Ömer ise hukuken “selefi tarafından yapılmış olan her türlü anlaşma ve mutabakatın” Ulusal Birlik Hükümeti’ni bağladığını belirtti. Bu da Ankara ile Trablus arasındaki resmi mutabakat uyarınca Libya’ya gelen Türk askerlerinin kapsam dışı olduğu anlamına geliyor. “Libya bu askerlerin gitmesini isterse o zaman onların da gitmesi gerekir” diyen Ömer, karar alınırken tartışma yaratması beklenen bir başka noktaya işaret etti.
LUO’ya bağlı yabancı savaşçılar şu an ülkenin iç kesimlerindeki Sirte bölgesinde bulunuyor. Türk askerleri ve Suriyeli paralı savaşçılar ise iki noktada konuşlu: Trablus’un doğusunda yer alan Mısrata yakınındaki deniz üssünde ve başkentin güneydoğusunda Akdeniz kıyısına hâkim bir noktada bulunan El Vatiyye hava üssünde. Libya ordusunun eski üslerinden biri olan El Vatiyye daha önce LUO’nun elindeydi.
Neticede kimler ne zaman gidecek, kimler kalacak kararı ne LUO’nun ne de Ulusal Birlik Hükümeti’nin elinde görünüyor.
Wagner mensuplarına gelince Rusya bu yapının üzerinde kontrolü olmadığını iddia ediyor. Geçtiğimiz aylarda Devlet Başkanı Vladimir Putin’in kendisi de Moskova’nın Libya’daki Wagner Grubu üzerinde kontrol sahibi olmadığını söyledi. Rusya’nın BM Daimi Temsilcisi Vasili Nebenzya Eylül 2020’de Rusya’nın Libya’ya müdahil olduğunu reddederek Libya’da “bir tane bile Rus askeri olmadığını” söyledi.
Doğu ve batı Libya’dan eşit sayıda subaydan oluşan ve “5+5 Komisyonu” olarak da bilinen Ortak Askeri Komisyon, ateşkes ve tutsak takası konusunda anlaştı ancak yabancı savaşçıların gönderilmesi konusunda halen bir mutabakat sağlayabilmiş değil. Komisyon 16 Mart’ta Sirte’de yaptığı son toplantısında bu konuda BM Güvenlik Konseyi’nden yardım talep etti.

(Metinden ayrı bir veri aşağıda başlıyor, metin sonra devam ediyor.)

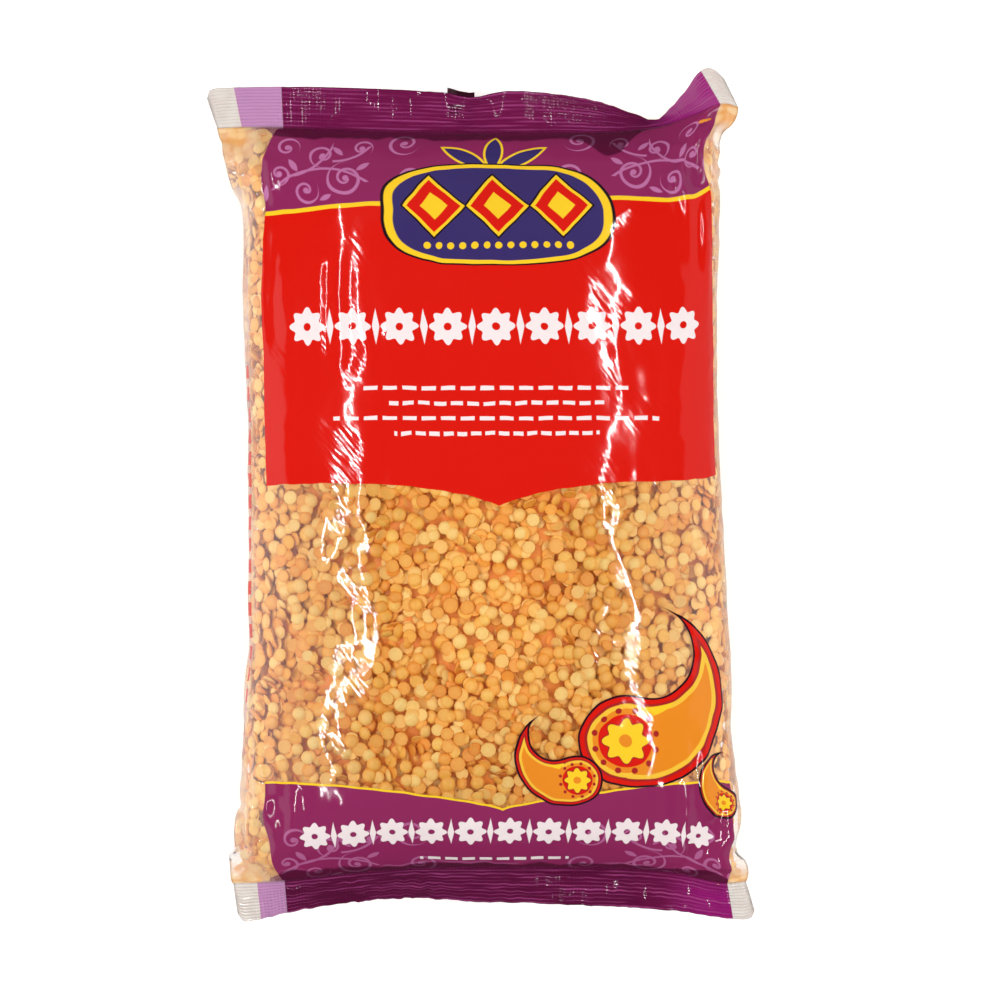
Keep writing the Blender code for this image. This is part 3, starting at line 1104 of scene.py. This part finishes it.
# %% [markdown]
# The film is glossy. Where it isn't printed, it is clear: light goes through it, and
# only its gloss shows. Where it turns down the sides it looks milky: its many small
# scuffs are lit, and a painted sheen stands in for the room's reflection there. Fine
# ripples break up the glints: slanting strokes in patches, a dimple over each lentil,
# and crumples near the corners.

# %%
def clear_film(net, u, v, crumpled=False):
    """The ripples of the film and its surface where it isn't printed."""
    place = net.place(u, v)
    strokes = net.cloud(net.place((u * 0.77 + v * 0.64) * 0.75, (v * 0.77 - u * 0.64) * 0.13), 1.0)
    patchy = net.rise(net.cloud(place, 0.045), 0.42, 0.6)
    dimples = net.node("ShaderNodeTexVoronoi", {"voronoi_dimensions": "2D"}, {"Vector": place, "Scale": 0.2})
    pressed = Wire(net, dimples.outputs["Distance"])
    slow = net.cloud(place, 0.09, 1.0)
    height = strokes * (patchy * 0.32 + 0.06) + slow * 1.4 - pressed * (0.12 if crumpled else 0.32)
    if crumpled:
        crumple = net.most(*(1 - net.far(u - cu, v - cv) / size for cu, cv, size in (
            (73.0, 287.0, 17.0), (84.0, 12.0, 16.0), (-72.0, 24.0, 15.0), (-80.0, 290.0, 12.0))), 0.0)
        dotted = net.rise(net.cloud(place, 0.035), 0.5, 0.62)
        height = (height + net.cloud(place, 0.22, 2.0) * crumple * 4.5
                  + net.math("SINE", u * 4.4) * in_seal * dotted * 0.3)
    ripples = net.node("ShaderNodeBump", None, {"Distance": 0.0001, "Height": height}).outputs[0]
    gloss = net.node("ShaderNodeBsdfGlossy", None, {
        "Color": (1, 1, 1, 1), "Roughness": 0.06, "Normal": ripples})
    clear = net.node("ShaderNodeBsdfTransparent", None, {"Color": (0.99, 0.99, 0.99, 1)})
    sheen = Wire(net, net.node("ShaderNodeFresnel", None, {"IOR": 1.5}).outputs[0]) * 0.9
    window = net.node("ShaderNodeMixShader", None, {0: sheen, 1: clear.outputs[0], 2: gloss.outputs[0]})
    out = abs(u - 2.0)
    down_side = net.rise(out, 92, 106) * net.rise(-out, -150, -112)
    # Painted sheen: a pale diffuse layer down the sides, in patches, and thinly over the window, stands in for the
    # room's reflection on the film.
    milky_sheen = (down_side * (0.1 + net.rise(net.cloud(place, 0.05, 1.0), 0.45, 0.53) * 0.18)
             + net.rise(out, 45, 98) * 0.12)
    corner = net.most(net.rise(v, LENGTH - 34, LENGTH - 14), net.rise(-v, -24, -8)) * net.rise(out, 86, 95)
    scuffs_and_sheen = net.node("ShaderNodeBsdfDiffuse", None, {
        "Color": net.paint(corner, (0.95, 0.92, 0.89, 1),
                           net.paint(net.rise(pressed, 0.25, 0.6), PALE_BLUR, DEEP_BLUR))})
    milky_sheen = net.most(milky_sheen, corner * 0.7)
    return ripples, net.node("ShaderNodeMixShader", None, {
        0: milky_sheen, 1: window.outputs[0], 2: scuffs_and_sheen.outputs[0]})


ripples, hazed = clear_film(ink, u, v, True)


def printed(shade):
    return ink.node("ShaderNodeBsdfPrincipled", None, {
        "Base Color": shade, "Roughness": 0.07, "IOR": 1.5, "Normal": ripples})


def either(mask, off, on):
    return ink.node("ShaderNodeMixShader", None, {0: mask, 1: off.outputs[0], 2: on.outputs[0]})


front = either(ink.math("GREATER_THAN", v, 150.0), printed(lower), printed(centre))
front = either(ink.math("GREATER_THAN", v, 241.0), front, printed(upper))
surface = either(opaque, hazed, either(on_back, front, printed(fields)))
film.data.materials.append(ink.finish(surface))
plain = Net(bpy.data.materials.new("clear_film"))
film.data.materials.append(plain.finish(clear_film(plain, *flat_film(plain))[1]))
print("film material:", len(ink.tree.nodes), "nodes")

# %% [markdown]
# Faces that lie wholly in the clear parts take the plain film, which renders faster.

# %%
uvs = np.empty(2 * len(film.data.loops))
film.data.uv_layers["film"].data.foreach_get("uv", uvs)
starts = np.empty(len(film.data.polygons), int)
film.data.polygons.foreach_get("loop_start", starts)
corner = uvs.reshape(-1, 2)[starts]
fu, fv = (corner[:, 0] - 0.5) * GIRTH, corner[:, 1] * (LENGTH + 2 * SEAL) - SEAL
in_window = (fu > PRINT_LEFT + 18) & (fu < PRINT_RIGHT - 3) & (fv > 56) & (fv < 154) & ((fu < 6) | (fv > 128))
in_left = (fu > BACK_LEFT + 3) & (fu < PRINT_LEFT - 3) & ((np.abs(fu + 98.5) > 4) | (fv < 78) | (fv > 218))
in_right = (fu > PRINT_RIGHT + 3) & (fu < BACK_RIGHT - 3) & ((fu > 109) | (fv < 30) | (fv > 68))
bare = in_window | ((in_left | in_right) & (fv > 3) & (fv < LENGTH - 4))
film.data.polygons.foreach_set("material_index", bare.astype(np.int32))
film.visible_diffuse = False
print(bare.sum(), "of", len(bare), "faces are plain clear film")

# %% [markdown]
# The seam is the same printed film, seen from its other side; its end over the top seal is painted dark.

# %%
lap_net = Net(bpy.data.materials.new("back_seam"))
lap_place = lap_net.node("ShaderNodeSeparateXYZ", None, {
    0: lap_net.node("ShaderNodeTexCoord").outputs["Object"]})
lap_y = Wire(lap_net, lap_place.outputs[1]) * 1000.0
lap_tint = lap_net.paint(lap_net.most(lap_net.inside(108.0 - lap_y), lap_net.inside(lap_y + 118.0)), RED, PURPLE)
lap_tint = lap_net.paint(lap_net.inside(150.0 - lap_y, 2.0), lap_tint, SHADOW_PURPLE)
seam.data.materials.append(lap_net.finish(lap_net.node("ShaderNodeBsdfPrincipled", None, {
    "Base Color": lap_tint, "Roughness": 0.12})))

# %% [markdown]
# ## Lentil colours

# %%
def lentil_material(name, pale, deep):
    net = Net(bpy.data.materials.new(name))
    rim_shaded_tone = net.node("ShaderNodeAttribute", {"attribute_name": "tone"})
    tint = net.paint(Wire(net, rim_shaded_tone.outputs["Fac"]), pale, deep)
    where = net.node("ShaderNodeTexCoord").outputs["Object"]
    mottle = net.rise(net.cloud(where, 700.0, 1.0, "3D"), 0.35, 0.75)
    tint = net.paint(mottle * 0.35, tint, deep)
    shader = net.node("ShaderNodeBsdfPrincipled", None, {"Base Color": tint, "Roughness": 0.5})
    return net.finish(shader)


lentils[0].data.materials.append(lentil_material("pale_lentil", colour(255, 216, 128), colour(250, 180, 84)))
lentils[1].data.materials.append(lentil_material("orange_lentil", colour(254, 202, 98), colour(246, 160, 58)))
lentils[2].data.materials.append(lentil_material("deep_lentil", colour(252, 188, 78), colour(240, 142, 44)))
heap.data.materials.append(lentil_material("heap", colour(246, 150, 52), colour(238, 128, 40)))

# %% [markdown]
# ## Where it lies
# A pale floor, a dark room with a pale panel low on each side and a dim one at each
# end, two narrow strip lights that draw the long glints, and a broad soft light above.

# %%
floor_mesh = bpy.data.meshes.new("floor")
form = bmesh.new()
bmesh.ops.create_grid(form, x_segments=1, y_segments=1, size=6)
form.to_mesh(floor_mesh)
form.free()
floor = bpy.data.objects.new("floor", floor_mesh)
bpy.context.scene.collection.objects.link(floor)
floor_net = Net(bpy.data.materials.new("floor"))
floor_shader = floor_net.node("ShaderNodeBsdfPrincipled", None, {
    "Base Color": (0.92, 0.92, 0.92, 1), "Roughness": 0.9,
    "Emission Color": (1, 1, 1, 1), "Emission Strength": 0.3})
floor.data.materials.append(floor_net.finish(floor_shader))
floor.visible_glossy = False

room = Net(bpy.data.worlds.new("room"))
bpy.context.scene.world = room.owner
way = room.node("ShaderNodeSeparateXYZ", None, {
    0: room.node("ShaderNodeTexCoord").outputs["Generated"]})
x, y, z = (Wire(room, way.outputs[k]) for k in range(3))
side_panels = room.inside(z - 0.5, 0.05) * room.inside(abs(y) * 1.2 - abs(x), 0.1) * (0.55 - x * 0.2)
end_panels = room.inside(0.22 - z, 0.05) * room.inside(z - 0.9, 0.1) * room.inside(abs(x) - abs(y), 0.2)
glow = 0.03 + side_panels + end_panels * 0.09
room.finish(room.node("ShaderNodeBackground", None, {"Color": (1, 1, 1, 1), "Strength": glow}),
            "ShaderNodeOutputWorld")


def light(name, size, energy, place, turn=(0, 0, 0), glossy=True):
    lamp = bpy.data.lights.new(name, "AREA")
    lamp.shape = "RECTANGLE"
    lamp.size, lamp.size_y = size
    lamp.energy = energy
    made = bpy.data.objects.new(name, lamp)
    made.location = place
    made.rotation_euler = turn
    made.visible_glossy = glossy
    bpy.context.scene.collection.objects.link(made)
    return made


strips = [light("strip_light", (0.015, 1.2), 5, (side * 0.62, 0, 1.05),
                (0, math.atan2(side * 0.62, 1.0), 0)) for side in (-1, 1)]
above = light("soft_light", (2.2, 2.2), 15.5, (0, 0, 1.6), glossy=False)
beside = [light("side_light", (1.4, 0.5), 4.2, (side * 0.9, 0, 0.3),
                (0, side * math.radians(75), 0), glossy=False) for side in (-1, 1)]

camera = bpy.data.cameras.new("camera")
camera.sensor_width = 36
camera.lens = 36 * 2.0 / 0.39
eye = bpy.data.objects.new("camera", camera)
eye.location = ((500 - 481) * 0.39 * MM, -(500 - 495.5) * 0.39 * MM, 2.03)
bpy.context.scene.collection.objects.link(eye)
bpy.context.scene.camera = eye
bpy.context.scene.view_settings.view_transform = "Standard"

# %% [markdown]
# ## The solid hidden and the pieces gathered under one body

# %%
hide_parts("bag")
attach(film, "root")
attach(seam, "root")
for piece in [heap] + lentils:
    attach(piece, "root")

Türk Savunma Bakanı Hulusi Akar 3 Mayıs’ta Libya’daki Türk askerlerini ziyaret ederken yaptığı konuşmada Türkiye'nin Libya'daki varlığının Doğu Akdeniz'deki hak ve menfaatlerini koruması bakımından “hayati önemde” olduğunu belirtmişti. Ömer’e göre bu ifade Ankara’nın uzun vadeye odaklandığını ve Libya’da en az 10 yıl kalmak istediğini gösteriyor.
Pratikte bu, aralık ayında yapılması planlanan seçimleri rayından çıkarabilir. Zira mevcut hükümetin Libya’daki tüm yabancı güçleri seçimlere kadar ülkeden göndermesi gerekiyor.

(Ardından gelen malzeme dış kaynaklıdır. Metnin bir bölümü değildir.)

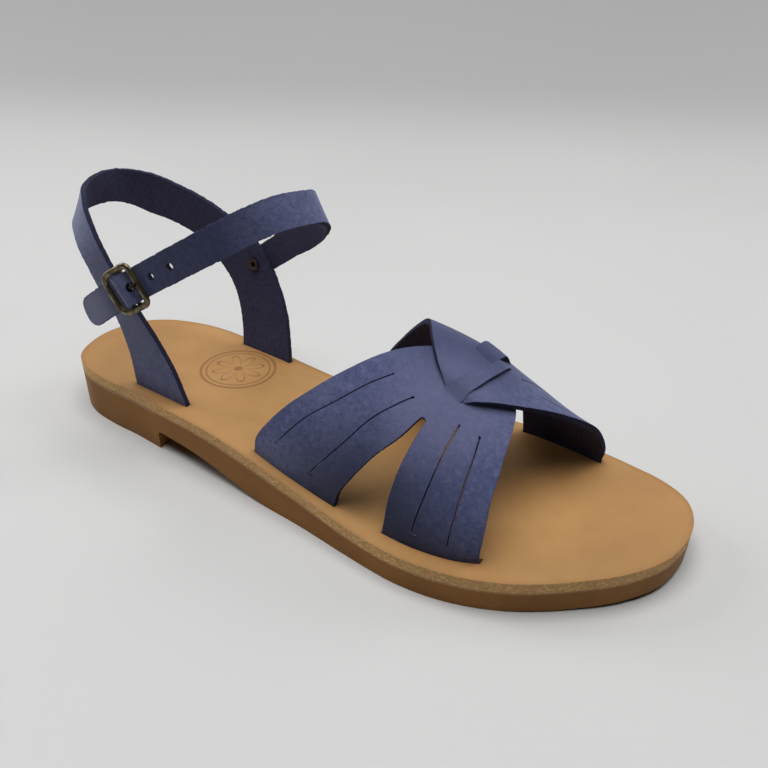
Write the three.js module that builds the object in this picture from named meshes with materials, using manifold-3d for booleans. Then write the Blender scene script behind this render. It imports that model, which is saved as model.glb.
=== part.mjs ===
// A strappy leather sandal for the right foot, in millimetres.
// +X runs to the toe, +Y to the inner side of the foot and +Z up from the floor.
// The origin is on the floor, under the middle of the heel seat.
import * as THREE from "three";
import { mergeVertices } from "three/addons/utils/BufferGeometryUtils.js";
import Module from "manifold-3d";

const wasm = await Module();
wasm.setup();

// Driving sizes of the sole
const SOLE_LENGTH = 258;
const BALL_WIDTH = 92;
const HEEL_SEAT_X = 31; // from the back of the heel to the middle of its seat
const HEEL_THICK = 17.4; // moulded sole under the heel
const FOREFOOT_THICK = 7.6; // moulded sole under the ball
const TOE_RISE = 2.3; // how far the tread face lifts at the toe
const ARCH_RISE = 8.4; // air under the waist, just ahead of the heel breast
const HEEL_BREAST_X = 60.5;
const ARCH_END_X = 124; // where the waist comes down to the floor
const TREAD_CHAMFER = 1.2;

// Driving sizes of the leather
const INSOLE_THICK = 4;
const STRAP_WALL = 2;
const ANKLE_WALL = 1.8;
const INSTEP_HEIGHT = 49.3; // arch of the forefoot straps over the insole, at its middle
const STRAP_SKEW = 20.5; // how far forward a strap's inner foot lies of its outer foot
const SLIT_WIDTH = 0.5;
const LAYER_GAP = 0.5; // air between the crossed halves
const BACK_HEIGHT = 95; // top of the heel strap over the floor
const ANKLE_WIDTH = 11.5;

// Driving sizes of the metal
const BUCKLE_LENGTH = 16.5; // along the strap
const BUCKLE_INSIDE = 13.3; // room across the frame
const BUCKLE_WIRE = 2;
const BUCKLE_CORNER = 3.2;
const BAR_DIAMETER = 1.8;
const BAR_DROP = 2.5; // how far the middle bar lies behind the frame
const PRONG_DIAMETER = 1.4;
const HOLE_DIAMETER = 2.8;
const HOLE_PITCH = 11;
const EYELET_TUBE = 3;
const EYELET_BORE = 2;
const EYELET_FLANGE = 5.2;
const EYELET_FLANGE_THICK = 0.6;

const CLEARANCE = 0.3; // between pieces that touch

const LEATHER_BLUE = { color: 0x3a3f66, roughness: 0.85, metalness: 0 };
const LEATHER_TAN = { color: 0xb07a3c, roughness: 0.5, metalness: 0 };
const SOLE_TAN = { color: 0x8f6234, roughness: 0.55, metalness: 0 };
const OLD_BRASS = { color: 0x6e6142, roughness: 0.4, metalness: 0.9 };

// Rows of plain numbers with one name for each column
const table = (columns, rows) =>
  rows.map((row) => Object.fromEntries(columns.map((name, i) => [name, row[i]])));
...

Ömer, ne Hafter’in ne de Başbakan Abdülhamid Dibeybe’nin yabancı güçlerin ne zaman gideceğine karar veremeyeceğini, bu kararın Trablus’un hatta BM Güvenlik Konseyi’nin değil Ankara ve Moskova’nın elinde olduğunu düşünüyor.

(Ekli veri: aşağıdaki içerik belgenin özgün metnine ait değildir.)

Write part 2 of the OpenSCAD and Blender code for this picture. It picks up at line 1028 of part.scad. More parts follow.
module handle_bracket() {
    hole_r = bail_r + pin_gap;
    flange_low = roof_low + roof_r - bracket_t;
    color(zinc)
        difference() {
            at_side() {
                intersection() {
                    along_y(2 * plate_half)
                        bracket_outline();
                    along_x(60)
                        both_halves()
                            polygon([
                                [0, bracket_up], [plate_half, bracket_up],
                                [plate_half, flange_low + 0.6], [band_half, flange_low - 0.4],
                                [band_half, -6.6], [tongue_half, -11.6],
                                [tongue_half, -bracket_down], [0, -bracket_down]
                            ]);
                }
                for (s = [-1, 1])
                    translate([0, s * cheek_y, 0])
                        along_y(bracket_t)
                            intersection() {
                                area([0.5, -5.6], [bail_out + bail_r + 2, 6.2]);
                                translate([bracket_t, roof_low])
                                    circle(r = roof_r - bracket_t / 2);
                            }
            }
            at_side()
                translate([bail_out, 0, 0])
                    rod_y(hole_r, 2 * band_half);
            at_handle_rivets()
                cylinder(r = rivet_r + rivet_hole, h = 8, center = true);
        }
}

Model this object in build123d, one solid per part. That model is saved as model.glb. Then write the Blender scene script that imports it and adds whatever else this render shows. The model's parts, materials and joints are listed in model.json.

Bu durumda Ulusal Birlik Hükümeti’nin oluşumu ve meşruiyetini sağlayan yol haritası tümden tehlikeye düşebilir. Yol haritasına göre özgür ve adil seçimlerin yapılabilmesinin önkoşullarından biri yabancı güçlerin Libya’dan çekilmesi. Planlanan seçim tarihi her gün biraz daha yaklaşırken bu koşul halen gerçekleşmiş değil.